Der Mensch verfügt über 22 paarige Autosomen und zwei Geschlechtschromosomen, insgesamt also über 46 Chromosomen. Die beiden Geschlechtschromosomen einer Frau setzen sich aus zwei X-Chromosomen zusammen, während ein Mann über je ein X- und ein Y-Chromosom verfügt. Bei der Zeugung eines neuen Lebens erhält das Kind von beiden Elternteilen je 22 Autosomen und ein Geschlechtschromosom.
Ein Gen ist die kleinste Organisationseinheit auf jedem Chromosom und codiert normalerweise für ein Protein. Da jedes Chromosom (mit Ausnahme der Geschlechtschromosomen beim Mann) paarig vorhanden ist, existieren von jedem Gen zwei Kopien. Eines der beiden Gene stammt dabei vom Vater, das andere von der Mutter. Es besteht jedoch die Möglichkeit, dass sich ein Gen in seiner Basensequenz leicht unterscheidet. Diese unterschiedlichen Ausprägungen bezeichnet man als Allel. Eine Ausnahme sind hier die Gene auf dem X-Chromosom beim Mann, da sie nur einmal vorkommen.
Beide Gene können unterschiedlich, aber auch identisch sein. Besitzt ein Mensch für ein Gen auf beiden Chromosomen dasselbe Allel, so bezeichnet man ihn in Bezug auf dieses Gen als homozygot (reinerbig). Besitzt er hingen zwei unterschiedliche Allele, so bezeichnet man ihn als heterozygot (mischerbig).
Die Analyse von Erbgängen geht auf Gregor Mendel zurück, der im Jahre 1866 erkannte, dass beobachtete Unterschiede im Phänotyp (Aussehen und Funktion) durch unterschiedliche Allele der Gene eines Lebewesens verursacht sind. Während seiner Untersuchungen entdeckte er einen wesentlichen Aspekt der Genetik: es ist immer nur eines der zwei vorhandenen Allele aktiv, da das zweite abgeschaltet wird. Hierbei ist die Unterscheidung zwischen einem dominanten und rezessiven Allel von entscheidender Bedeutung. Während sich ein dominantes Allel immer im Phänotyp manifestiert, kommt ein rezessives Allel nur dann zum Vorschein, wenn es sich auf beiden Chromosomen befindet.
Dieses Wissen lässt sich für die Berechnung des Wiederholungsrisikos bei Erbkrankheiten nutzen. Da die Vererbung keinen festen Regeln folgt, sondern zufällig geschieht, kann man lediglich statistische Aussagen darüber treffen, welche Allele ein Kind von seinen beiden Elternteilen erhalten wird. Ein krankmachendes Allel wird im weiteren Text als mutiert bezeichnet.
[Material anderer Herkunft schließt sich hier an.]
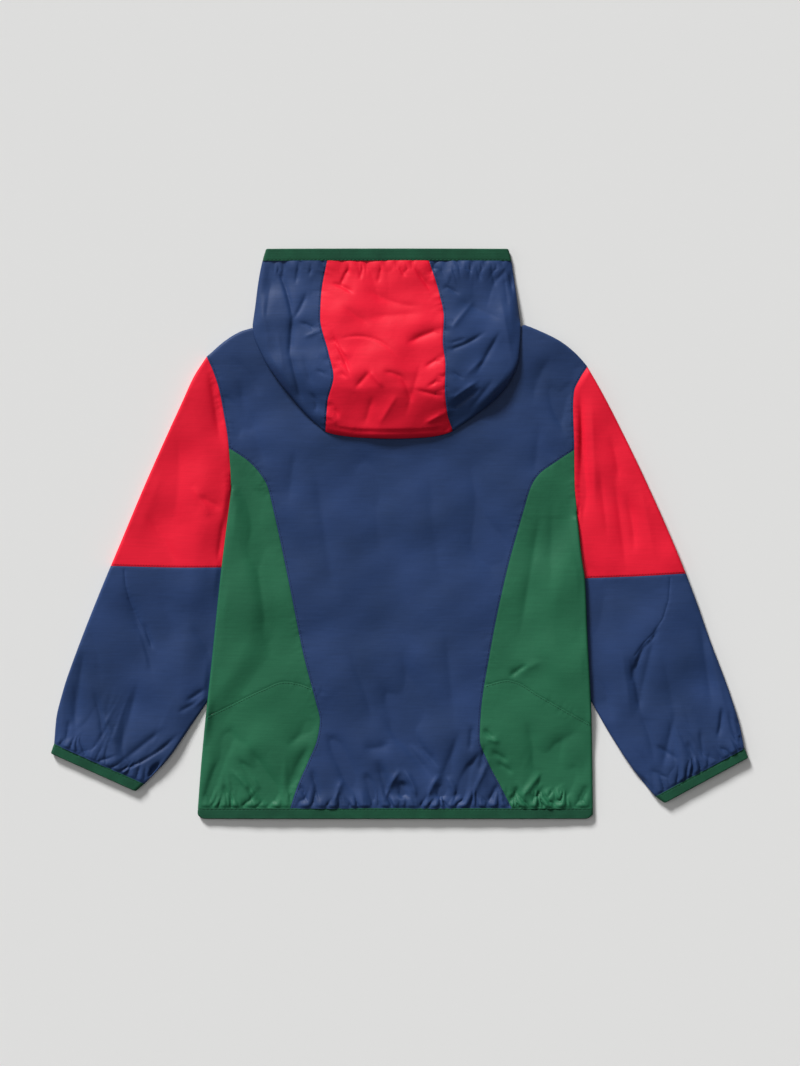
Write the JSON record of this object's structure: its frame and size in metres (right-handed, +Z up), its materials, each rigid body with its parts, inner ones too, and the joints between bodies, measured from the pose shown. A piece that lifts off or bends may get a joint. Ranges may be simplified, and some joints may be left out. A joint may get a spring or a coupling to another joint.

Bei Erbkrankheiten unterscheidet man nun grundsätzlich drei verschiedene Vererbungsmuster.
Beim autosomal dominanten Erbgang ist das mutierte Allel dominant und befindet sich auf einem Autosom. Das bedeutet, dass die Erkrankung beim betroffenen Kind ausbricht, sobald nur ein mutiertes Allel vererbt wurde. Bei dieser Art der Vererbung muss mindestens ein Elternteil von der Erkrankung betroffen sein. Ist nun beispielsweise der Vater des Kindes erkrankt und heterozygot für das mutierte Allel, so beträgt das Wiederholungsrisiko für die Erkrankung 50 %, da der erkrankte Elternteil über ein gesundes und ein mutiertes Allel verfügt und statistisch gesehen in etwa der Hälfte der Fälle das gesunde und in der anderen Hälfte das mutierte Allel vererbt wird.
Beim autosomal rezessiven Erbgang ist das mutierte Allel rezessiv und befindet sich ebenfalls auf einem Autosom. Bei diesem Vererbungsschema bricht die Erkrankung beim Kind nur dann aus, wenn es zwei mutierte Allele erhält - jeweils eines von der Mutter und eines vom Vater. In diesem Fall können die Eltern vollkommen gesund sein, da sie als Heterozygoten beide über ein gesundes und ein mutiertes Allel verfügen und sich bei ihnen das dominante, gesunde Allel durchsetzt. Die Eltern würde man in dem Fall als Träger bezeichnen.
Der dritte Erbgang ist der X-chromosal rezessive Erbgang. In diesem Fall sitzt das mutierte Allel auf dem X-Chromosom und ist rezessiv. Als Besonderheit bei diesem Erbgang ist anzumerken, dass bei Männern jedes Allel auf dem X-Chromosom dominant ist, da der Mann im Gegensatz zur Frau lediglich über ein X-Chromosom verfügt.